Roast Pumpkin, Mushroom and Silverbeet Lasagne
image
image

Belicious Products used

Shopping List

Ingredients
1. 1 1/4 tbsp butter
2. 1 1/4 tbsp plain flour
3. 1 cup milk
4. 1 tsp onion powder
5. 1 tsp garlic powder
6. 2 tsp stock powder
7. 3 tbsp nutritional yeast
8. 1 tbsp Belicious Italiana Herb Mix
9. 1 red onion
10. 1/2 a small pumpkin
11. Tin crushed tomatoes
12. 10 button mushrooms

13. 1 bunch silverbeet
14. Lasagne sheets
15. Baby Cherry/Roma/Grape tomatoes
16. 4 large tomatoes

Let's Cook!

1. Cut pumpkin into large chunks, sprinkle with salt, pepper + olive oil and bake on 170c until cooked through and slightly crispy/charred on the edges.
2. Cut veggies and set aside for later; dice onion, slice mushrooms, roughly chop silverbeet & crush and chop large tomatoes.
3. White Sauce : Melt butter in a pan over medium heat. Add plain flour to create a roux.
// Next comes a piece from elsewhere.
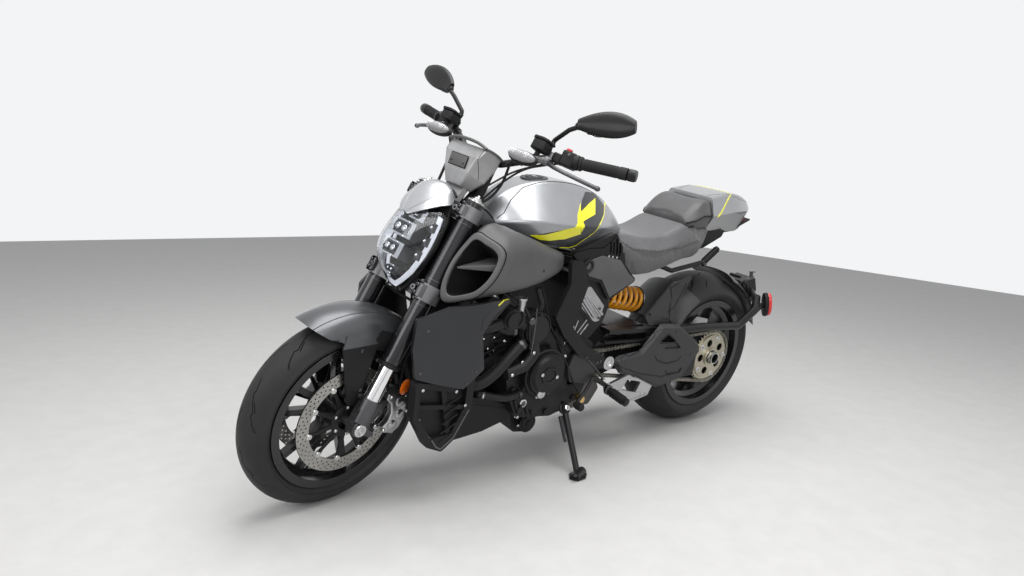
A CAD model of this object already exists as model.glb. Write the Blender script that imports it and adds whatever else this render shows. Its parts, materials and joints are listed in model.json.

Slowly add milk 1/2 cup at a time while stirring.
(For a Vegan alternative use Almond Milk & Nuttelex butter!)
4. Add onion & garlic powder, stock powder, nutrional yeast and Belicious Foods Italiana mix. Stir until combined.
5. Fry a diced red onion with sliced mushrooms. Mash the pumpkin using a fork.
6. Grease a baking tray with a little olive oil. Spread a layer of pumpkin over the base. Then layer
-crushed tinned tomatoes, onion, mushrooms, silverbeet
-lasagne sheets
-white sauce
-pumpkin
Finishing with another layer of white sauce.
7. Sprinkle nutritional yeast on top and dot some halved baby tomatoes.